Watch the Evil Within 2 trailer

What’ll prove fascinating, mind, is the gulf in quality between the base PS4 and the Pro – though the latest offering from publisher Bethesda, the reboot of Prey, didn’t even launch with PS4 Pro enhancements despite it being advertised on the box.

Refine the convoluted story

The Evil Within’s story, and by extension its expanded lore, was an intriguing psychological profile that was sadly bogged down by just how convoluted it all was. Sebastian’s descent into otherworldly madness with hooded stalker Ruvik in tow took far too many poorly thought-out turns and it became increasingly hard for the player to get invested in both the characters and the narrative as a result. In an ideal world, you should be give the bones of a good story in no more than five lines, and you’d be hard-pressed to get to the bottom of The Evil Within’s story in an entire essay. With that in mind, for us, The Evil Within 2’s story needs to be refined to within an inch of its life – a concise, tight narrative that knows its message and themes; an accessible, yet deep and harrowing, story. Thankfully, The Evil Within 2 seems to be providing some respite as it revolves around Sebastian’s quest to win back his family; fingers crossed Mikami-san continues to buckle the trends set from the original and provides something a little more palatable.

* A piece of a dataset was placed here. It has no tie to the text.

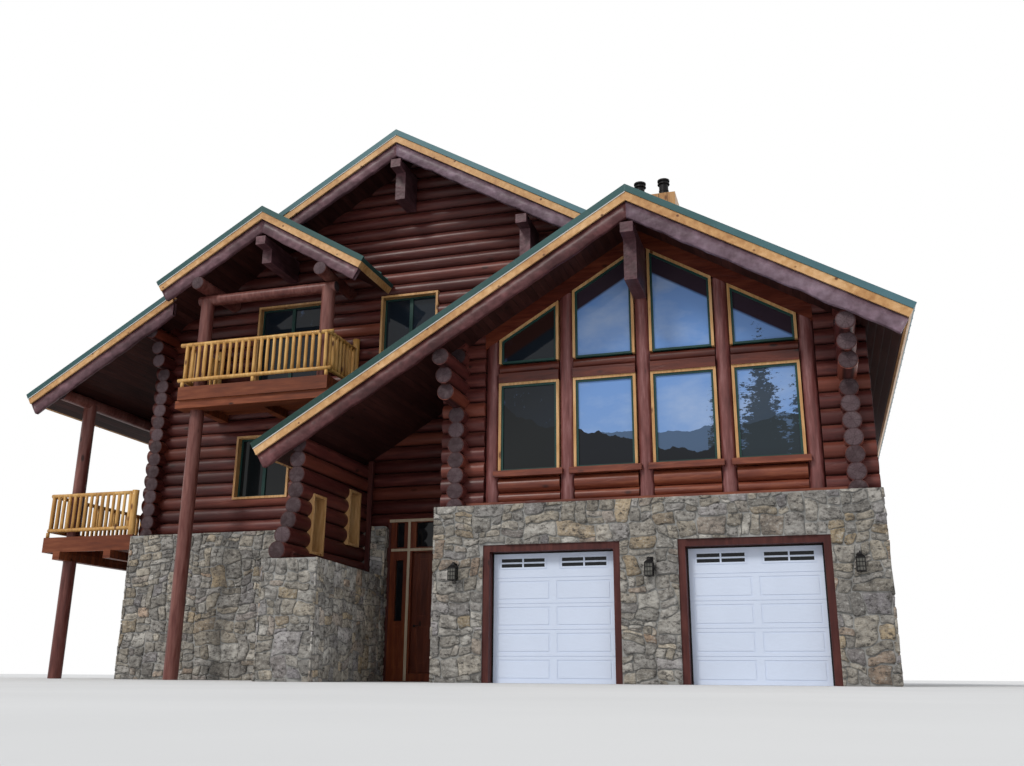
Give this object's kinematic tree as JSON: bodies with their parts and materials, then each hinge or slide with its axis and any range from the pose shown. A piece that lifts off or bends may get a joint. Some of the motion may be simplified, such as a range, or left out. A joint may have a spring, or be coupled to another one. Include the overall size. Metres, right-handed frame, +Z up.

Related: The Evil Within 2 ‘The Only way out is in’ leak 

Double down on tension and fear

We’re not in the business of demanding wholesale changes for an upcoming sequel to a game we very much enjoyed, and with that in mind, one of the truly triumphant aspects of The Evil Within was its unsettling atmosphere which was underpinned by a near-unrivalled sense of tension and fear. From the first few moments onwards, you could palpably sense Sebastian’s sheer desperation, as he hobbled through narrow corridors and grotesque environments whilst The Keeper – a butcher-esque behemoth with a safe as a head – followed in earnest. And despite some lulls, for the majority of the game, there was no let up in that tension. Consequently, The Evil Within 2 needs to retain that sense of desperation and compliment it with refined stealth mechanics and a subtler move towards being able to defend yourself against an onslaught of enemies. There’s nothing quite like beginning a game feeling like you’re on a knife’s edge, where one wrong move will result in death, to then slowly being able to get to grips with the world and survive, though not thrive, within it. Simply put, The Evil Within 2 needs to toy with player agency and never let us settle or rest on our laurels.

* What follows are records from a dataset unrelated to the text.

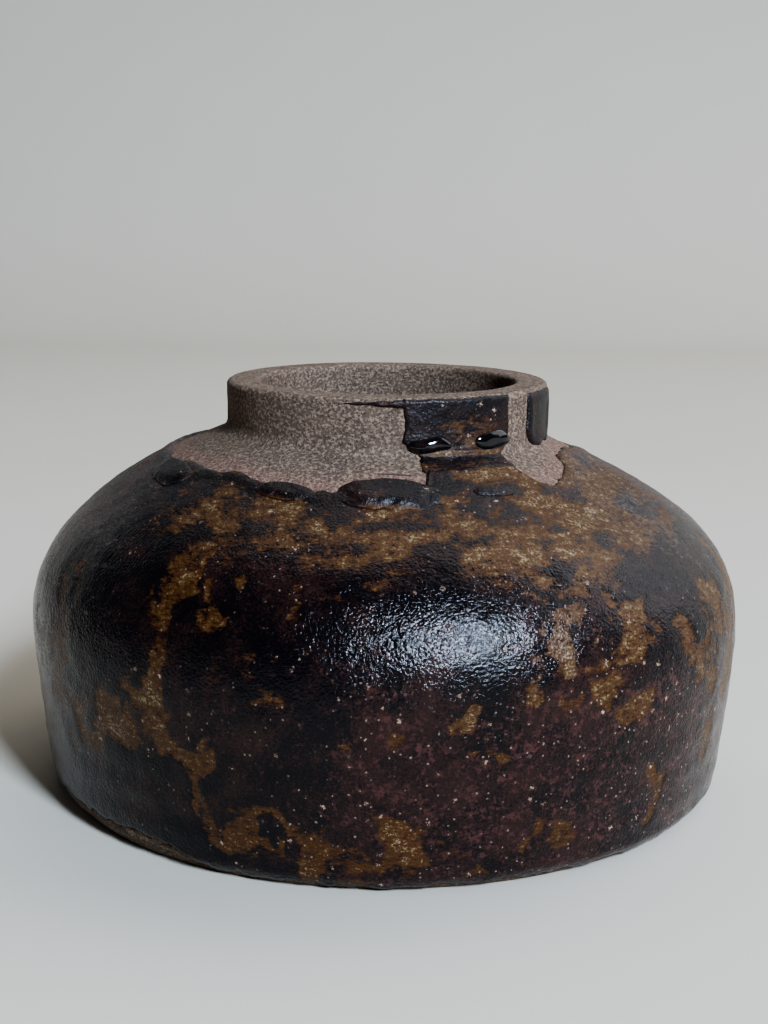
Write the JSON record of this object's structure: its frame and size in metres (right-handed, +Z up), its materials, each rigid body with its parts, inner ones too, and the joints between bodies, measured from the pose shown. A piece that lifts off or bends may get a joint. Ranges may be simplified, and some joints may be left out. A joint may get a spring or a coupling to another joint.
{
  "type": "glazed clay pot",
  "caption": "Squat wheel-thrown clay pot with a short open neck, dark run glaze over the body, a bare clay band below the neck and splashes on the rim.",
  "frame": {"origin": "centre of the foot, in the plane that the pot stands on", "axes": "+Z up along the turning axis; -Y is the front, where the glaze splash runs down from the neck; +X is to the right seen from the front"},
  "size_m": [0.108, 0.108, 0.061],
  "materials": {
    "clay": "bare fired stoneware clay, grogged and speckled, matt",
    "slip": "fired joining slip, matt",
    "glaze": "dark brown to black iron glaze, satin to glossy, with amber breaks",
    "thin_glaze": "thin brown glaze, satin"
  },
  "bodies": {
    "root": {"floor_slab": "clay", "foot_joint_slip": "slip", "lower_bowl": "clay", "belly_joint_slip": "slip", "upper_bowl": "clay", "neck_joint_slip": "slip", "neck_ring": "clay", "neck_joint_coil": "clay", "lining_glaze": "thin_glaze", "mouth_glaze_streak": "thin_glaze", "outer_glaze": "glaze", "neck_glaze_splash": "glaze", "splash_pool_left": "glaze", "splash_pool_right": "glaze", "neck_glaze_run": "glaze", "glaze_roll_side": "glaze", "glaze_roll_small": "glaze", "glaze_roll_large": "glaze", "glaze_roll_thin": "glaze"}
  },
  "joints": []
}
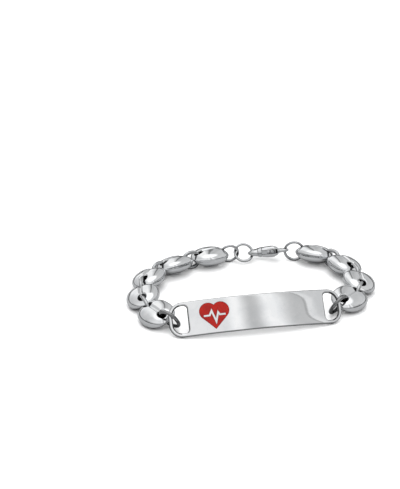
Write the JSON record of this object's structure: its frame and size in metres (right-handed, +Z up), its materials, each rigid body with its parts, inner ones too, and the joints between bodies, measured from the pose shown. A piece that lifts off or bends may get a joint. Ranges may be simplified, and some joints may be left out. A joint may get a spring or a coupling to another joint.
{
  "type": "medical alert bracelet",
  "caption": "Polished steel medical alert bracelet: curved identity plate with a red enamel emblem, puffed oval link chain and a lobster clasp.",
  "frame": {"origin": "on the surface it lies on, under the middle of its box", "axes": "+X along the plate from the emblem's end to the other end, +Y from the plate to the clasp, +Z up"},
  "size_m": [0.0722, 0.0554, 0.0103],
  "materials": {
    "plate_steel": "mirror polished stainless steel",
    "link_steel": "mirror polished stainless steel",
    "ring_steel": "polished stainless steel wire",
    "clasp_steel": "polished stainless steel",
    "lever_steel": "polished stainless steel",
    "enamel": "glossy red enamel"
  },
  "bodies": {
    "bracelet": {"id_plate": "plate_steel", "enamel_heart": "enamel", "puffed_link_1": "link_steel", "puffed_link_2": "link_steel", "puffed_link_3": "link_steel", "puffed_link_4": "link_steel", "puffed_link_5": "link_steel", "puffed_link_6": "link_steel", "puffed_link_7": "link_steel", "puffed_link_8": "link_steel", "puffed_link_9": "link_steel", "connector_ring_1": "ring_steel", "connector_ring_2": "ring_steel", "connector_ring_3": "ring_steel", "connector_ring_4": "ring_steel", "connector_ring_5": "ring_steel", "connector_ring_6": "ring_steel", "connector_ring_7": "ring_steel", "connector_ring_8": "ring_steel", "connector_ring_9": "ring_steel", "jump_ring_1": "ring_steel", "jump_ring_2": "ring_steel", "jump_ring_3": "ring_steel", "clasp_body": "clasp_steel"},
    "lever": {"clasp_lever": "lever_steel"}
  },
  "joints": [
    {"name": "clasp_lever_hinge", "type": "hinge", "parent": "bracelet", "child": "lever", "pos_m": [0.00751, 0.02333, 0.00351], "axis": [0.0868, -0.3375, -0.9373], "range_deg": [0, 18], "stiffness_Nm_per_rad": 0.0005, "springref_deg": -8.59}
  ]
}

the evil within 2 gameplay

Thankfully, one of the key features at the heart of The Evil Within 2 is choosing how to survive – you’re now able to proficiently circumvent combat if you so prefer or go in all guns blazing and take out whatever enemies populate an area. Due to many a factor – namely fear and bullet scarcity – we’ll probably take the former route, and in doing so, that aforementioned tension will still be intact, just the way we like it.

One thing’s for sure, we haven’t got long to wait, as The Evil Within 2 is officially releasing on October 13 on PS4, Xbox One, and PC.